Assessing the effect of spectral shape on nonlinear response of reinforced concrete moment resisting frames

Abstract

The strength of an earthquake ground motion is usually quantified by an Intensity Measure (IM). This IM is used to predict the response of a structure. Traditionally scalar intensity measures were used for selecting ground motions and exerting them on structure but vector valued intensity measures consist of spectral acceleration and epsilon tend to show more reliable responses for nonlinear analysis. Epsilon as the index of spectral shape is an innovative approach that was developed by Baker and colleagues. This index (defined as the measure of the difference between the spectral acceleration of a record and the mean of a ground motion prediction equation at the given period) tries to refine ground motions in order to obtain comparable responses.
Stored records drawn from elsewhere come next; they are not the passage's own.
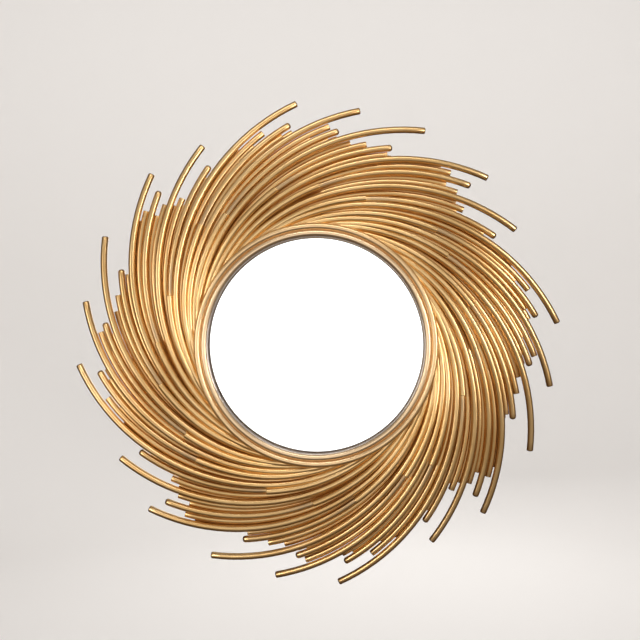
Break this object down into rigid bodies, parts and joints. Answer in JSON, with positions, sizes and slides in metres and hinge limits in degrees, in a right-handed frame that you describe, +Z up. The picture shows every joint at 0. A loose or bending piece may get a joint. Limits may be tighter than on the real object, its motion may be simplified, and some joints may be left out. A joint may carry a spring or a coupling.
{
  "type": "wall mirror",
  "caption": "Round flat wall mirror in a dished frame of curved gold rods that swirl clockwise out of a beaded ring, with a flush keyhole hanger in its flat back.",
  "frame": {"origin": "middle of the flat back of the backing board, where the mirror meets the wall", "axes": "+Z up as hung, +Y out of the back into the wall, -Y the way the glass faces, +X to the viewer's right"},
  "size_m": [0.606, 0.0549, 0.606],
  "materials": {
    "gold_frame": "satin metallic gold over a rigid foam moulding",
    "mirror": "silvered float glass",
    "board": "raw medium-density fibreboard",
    "zinc_steel": "zinc plated"
  },
  "bodies": {
    "root": {"swirl_frame": "gold_frame", "mirror_glass": "mirror", "backing_board": "board", "hanger_plate": "zinc_steel", "hanger_screw_1": "zinc_steel", "hanger_screw_2": "zinc_steel", "board_screw_1": "zinc_steel", "board_screw_2": "zinc_steel", "board_screw_3": "zinc_steel", "board_screw_4": "zinc_steel"}
  },
  "joints": []
}
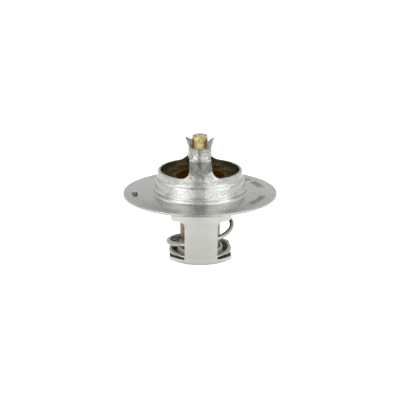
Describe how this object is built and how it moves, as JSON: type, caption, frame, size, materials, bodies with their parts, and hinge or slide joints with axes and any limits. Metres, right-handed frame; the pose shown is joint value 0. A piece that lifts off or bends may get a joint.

The complete dependence of this index in the given period makes some ambiguities in response of the structure in nonlinear region. Therefore the focus of this research is on selecting ground motions in accordance with obtained target epsilon from disaggregation analysis in the first step. Since period elongation alters the period of structures, another disaggregation analysis was performed and an alternate set of ground motions based on new period and target epsilon was selected. Finally a nonlinear time history analysis was performed for new parameters. A set of reinforced concrete four story three bay moment resisting frames that were designed based on ACI 318-05 was used. Nonlinear characteristics of Ibarra model were considered in these frames in order to obtain the most realistic results. These ground motions are selected based on a spectral shape index and exerted on frames using OpenSees. It is shown that period elongation has considerable effect on spectral shape and consequently the response of the structure will alter.